:: Required task ::
Below is a listing; restate from it, character for character, the lines beginning at the line holding "side * BUTTON_X, z)" and ending at the line holding "zip(*points))), Vector(map(max, zip(*points)))", both included.

= = = = = = =

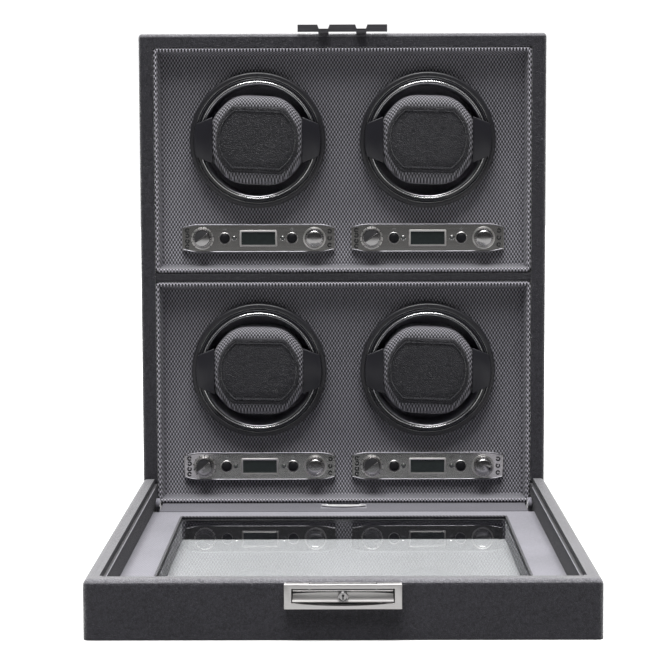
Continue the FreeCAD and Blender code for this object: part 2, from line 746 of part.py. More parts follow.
def all_parts():
    parts = {
        "case_sides": case_sides(),
        "case_top": case_top(),
        "case_base": case_base(),
        "case_back": case_back(),
        "dc_inlet": dc_inlet(),
        "module_divider": module_divider(),
        "lower_module_panel": module_panel(MODULE_ZS[0]),
        "upper_module_panel": module_panel(MODULE_ZS[1]),
        "hinge_arms": hinge_arms(),
        "pull_tab": pull_tab(),
        "catch_plate": catch_plate(),
        "bezel_rings": [bezel(x, z) for x, z in DRUM_XZ],
        "control_plates": everywhere(control_plate(), PLATE_XZ),
        "display_windows": everywhere(display_window(), PLATE_XZ),
        "circuit_boards": everywhere(circuit_board()[0], PLATE_XZ),
        "motor_brackets": everywhere(motor_bracket(), DRUM_XZ),
        "gear_motors": everywhere(gear_motor(), DRUM_XZ),
        "spindle_bearings": everywhere(spindle_bearing(), DRUM_XZ),
        "drive_belts": everywhere(drive_belt(), DRUM_XZ),
        "cover_frame": cover_frame(),
        "cover_side_walls": cover_side_walls(),
        "cover_front_wall": cover_front_wall(),
        "window_glass": window_glass(),
        "cover_lining": cover_lining(),
        "hinge_gusset": hinge_gusset(),
        "lock_case": lock_case(),
        "lock_lever": lock_lever(),
        "key_plug": key_plug(),
    }
    for n, (x, z) in enumerate(DRUM_XZ, 1):
        parts[f"drum_cup_{n}"] = drum_cup(x, z)
        parts[f"motor_pulley_{n}"] = motor_pulley(x, z)
        parts[f"cuff_bracket_{n}"] = cuff_bracket(x, z)
        parts[f"cuff_cushion_{n}"] = cuff_cushion(x, z)
    for n, (x, z) in enumerate(PLATE_XZ, 1):
        for name, side in (("left", -1), ("right", 1)):
            parts[f"knob_{name}_{n}"] = knob(x + side * KNOB_X, z)
            parts[f"button_{name}_{n}"] = button(x + side * BUTTON_X, z)
    return parts


def main():
    os.makedirs("parts", exist_ok=True)
    for name, solids in all_parts().items():
        shape = Part.makeCompound(solids) if len(solids) > 1 else solids[0]
        shape = shape.copy()
        shape.translate(V(0, FRONT, 0))
        shape.exportStep(f"parts/{name}.step")


main()
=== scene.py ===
"""Four-place watch winder box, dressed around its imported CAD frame. Metres, +Y goes back into the case."""

import json
import math

import bmesh
import bpy
from mathutils import Matrix, Vector


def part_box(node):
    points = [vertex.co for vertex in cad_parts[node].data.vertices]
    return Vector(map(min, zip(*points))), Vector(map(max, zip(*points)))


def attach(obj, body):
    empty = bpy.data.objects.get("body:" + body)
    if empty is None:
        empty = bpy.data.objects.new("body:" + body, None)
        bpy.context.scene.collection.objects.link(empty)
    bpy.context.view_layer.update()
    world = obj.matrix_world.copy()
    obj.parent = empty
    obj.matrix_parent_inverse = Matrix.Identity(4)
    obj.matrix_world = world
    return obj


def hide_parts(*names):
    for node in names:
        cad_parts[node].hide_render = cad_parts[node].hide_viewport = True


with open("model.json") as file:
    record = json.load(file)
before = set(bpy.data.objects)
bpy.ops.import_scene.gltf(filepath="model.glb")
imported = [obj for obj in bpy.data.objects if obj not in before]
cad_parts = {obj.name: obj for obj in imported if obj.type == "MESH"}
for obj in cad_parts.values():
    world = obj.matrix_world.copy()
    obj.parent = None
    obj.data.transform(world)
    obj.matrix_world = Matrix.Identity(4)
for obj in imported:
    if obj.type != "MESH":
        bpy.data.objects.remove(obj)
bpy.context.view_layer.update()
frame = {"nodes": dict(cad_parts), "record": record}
NODES = frame["nodes"]
MM = 0.001

CASE_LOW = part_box("case_sides")[0]
FRONT = CASE_LOW.y
DRUMS = [Vector(sum(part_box(f"drum_cup_{n}"), Vector())) / 2 for n in (1, 2, 3, 4)]


def deep(mm):
    """Depth behind the case's front face, in millimetres, as a place along Y."""
    return FRONT + mm * MM


# ---- camera and light ----


# the photograph's viewpoint: where the camera stands, its depth taken from the case's front, and how
# far it is turned, tipped down and rolled, in radians
CAMERA_X, CAMERA_DEPTH, CAMERA_Z = 0.0026, -1.6552, 0.3065
CAMERA_TURN, CAMERA_DOWN, CAMERA_ROLL = 0.0063, 0.0912, -0.0034
SKY = 1.08  # strength of the white sweep


def add_object(name, data):
    obj = bpy.data.objects.new(name, data)
    bpy.context.scene.collection.objects.link(obj)
    return obj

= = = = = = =

:: Answer below ::
            parts[f"button_{name}_{n}"] = button(x + side * BUTTON_X, z)
    return parts


def main():
    os.makedirs("parts", exist_ok=True)
    for name, solids in all_parts().items():
        shape = Part.makeCompound(solids) if len(solids) > 1 else solids[0]
        shape = shape.copy()
        shape.translate(V(0, FRONT, 0))
        shape.exportStep(f"parts/{name}.step")


main()
=== scene.py ===
"""Four-place watch winder box, dressed around its imported CAD frame. Metres, +Y goes back into the case."""

import json
import math

import bmesh
import bpy
from mathutils import Matrix, Vector


def part_box(node):
    points = [vertex.co for vertex in cad_parts[node].data.vertices]
    return Vector(map(min, zip(*points))), Vector(map(max, zip(*points)))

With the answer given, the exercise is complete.